A regular feature in Streamlion’s blog, the best business ideas are out for 2021. Published by Startups.co.uk they are definitely of a slightly different ilk than before with, as you might expect, a heavy influence from tech, virtual and….. dogs.
These, though, are the trends of lockdown Britain. We’re now used to operating in an online world (although the first idea on the list takes this to a new extreme….) and, apparently, a massive number of us took on a dog for the first time and now need support.
At Streamlion, we can really identify with number 8 on this list: localisation. We’ve seen a huge increase in small, local businesses – lots of them in the catering space – making the most of people’s movements being restricted.
Depending on who’s blog you read, there are between 5 and 15 ‘characteristics’ that are typical of entrepreneurs. It’s generally agreed, though, that you need to be in possession of an idea.
Entrepreneurs are often serial ‘ideas people’. They love chasing success; the adrenalin that comes with trying something new, and making it work. They aren’t always as interested in the day-to-day grind that follows an initial launch and which builds a business into a stable and scalable opportunity.
Elon Musk is known for courting controversy. He recently made an interesting statement on Twitter which said “I don’t want to be the CEO of anything.”

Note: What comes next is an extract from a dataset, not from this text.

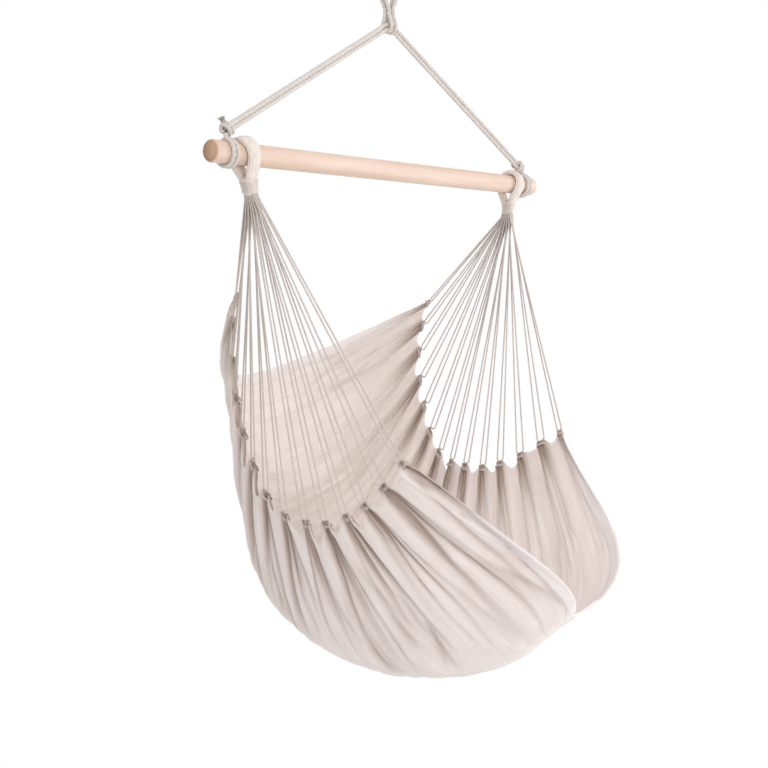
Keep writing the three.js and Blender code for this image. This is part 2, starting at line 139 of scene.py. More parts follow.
def even_route(points, step, rounds=0):
    """The route through the points, at even steps, with its corners eased a number of rounds."""
    points = np.asarray(points, float)
    for _ in range(1 + (rounds > 0)):
        lengths = route_lengths(points)
        places = np.linspace(0, lengths[-1], max(3, int(round(lengths[-1] / step)) + 1))
        points = read_along(places, lengths, points)
        for _ in range(rounds):
            points[1:-1] = (points[:-2] + 2 * points[1:-1] + points[2:]) / 4
    return points


def through_points(points, share):
    """Points on the smooth curve through the given points; share runs from 0 to 1."""
    points = np.asarray(points, float)
    last = len(points) - 1
    place = np.clip(np.asarray(share, float), 0, 1) * last
    index = np.minimum(place.astype(int), last - 1)
    t = (place - index)[..., None]
    padded = np.vstack([2 * points[0] - points[1], points, 2 * points[-1] - points[-2]])
    a, b, c, d = (padded[index + k] for k in range(4))
    slope, bend = (c - a) / 2, a - 5 / 2 * b + 2 * c - d / 2
    return b + slope * t + bend * t**2 + ((d - a) / 2 + 3 / 2 * (b - c)) * t**3


def carried_axes(points):
    """Two directions square to the route at each point, carried along it without twist."""
    ways = route_ways(points)
    side = np.eye(3)[np.argmin(abs(ways[0]))]
    across = []
    for way in ways:
        side = unit(side - way * (side @ way))
        across.append(side)
    return ways, np.array(across), np.cross(ways, across)


# %% Tubes
cap_ring_share = 0.6
cap_ring_reach = 0.3
cap_tip_reach = 0.42
groove_roundness = 0.7


def mesh_piece(name, points, faces, face_uvs=None):
    """A new mesh piece; face_uvs holds one (u, v) for each corner of each face, in order."""
    mesh = bpy.data.meshes.new(name)
    mesh.from_pydata([tuple(p) for p in points], [], faces)
    if face_uvs is not None:
        layer = mesh.uv_layers.new(name="UVMap")
        layer.data.foreach_set("uv", np.asarray(face_uvs, float).ravel())
    mesh.polygons.foreach_set("use_smooth", [True] * len(mesh.polygons))
    mesh.update()
    piece = bpy.data.objects.new(name, mesh)
    bpy.context.scene.collection.objects.link(piece)
    return piece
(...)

This is probably the typical thought process of an entrepreneur: a risk-taking, high-octane, already thinking about the next idea type of person who ended up running a business because he was the one with the idea. He qualifies his message later by describing his role at Tesla; “I rather hate it and I would much prefer to spend my time on design and engineering.”
Time to check in on the real world though. If your idea is the next Tesla, you might get away with moving on and leaving the hard work to someone else. Most of the time though, even the most popular ideas need some vision, grit and determination to get off the ground and become a going concern. Worth considering when you’re planning your entrepreneurial journey, don’t you think?
With economic news veering from recession to opportunity, it’s clear that exiting a global pandemic doesn’t happen very often. The difference between this and any other period of recession or economic uncertainty, of course, is pent up demand. People may well be desperate to book a holiday before the year is out and this spend alone will have a huge impact on the economy.
This news about the Indian e-commerce giant Flipkart, is interesting as it shows there’s also no lack of appetite to fund massive expansions. Of course, this is also good news for smaller organisations given that Flipkart are talking about creating a world-class supply chain. It’s likely that a pie of this size means plenty to go around.
Recent news coverage on the hospitality industry in the UK paints a troubling picture. The easing of lockdown to step 4 has been welcomed but test and trace guidelines are making running a business in this sector uncertain and exhausting.
Interestingly, one of the most common applications (if not the most common) I’ve received over the past 15 months or so, is for hospitality linked businesses. People have seen the change in circumstances and recognised add-on services, such as home delivery, or mobile sales, that can be provided without falling foul of restrictions. So, maybe there’s something of a contradiction here?
I’ve run growth workshops in the past which focus on looking at opportunities within the business, as well as across existing and adjacent markets and this is still something that works even though the challenge to growth is now a different one. I’d advise struggling business owners to get back to basics: tune in to what you know you’re really good at and see how and where this can be offered or partnered with other services. Spend some time investigating your efficiency and whether this can be improved. And finally, look for someone who can help you brainstorm ideas. There are plenty of links online to rescue funding but very little when it comes to actively working your way out of the problem. There are always opportunities in every business and these should play a part in your rescue package too.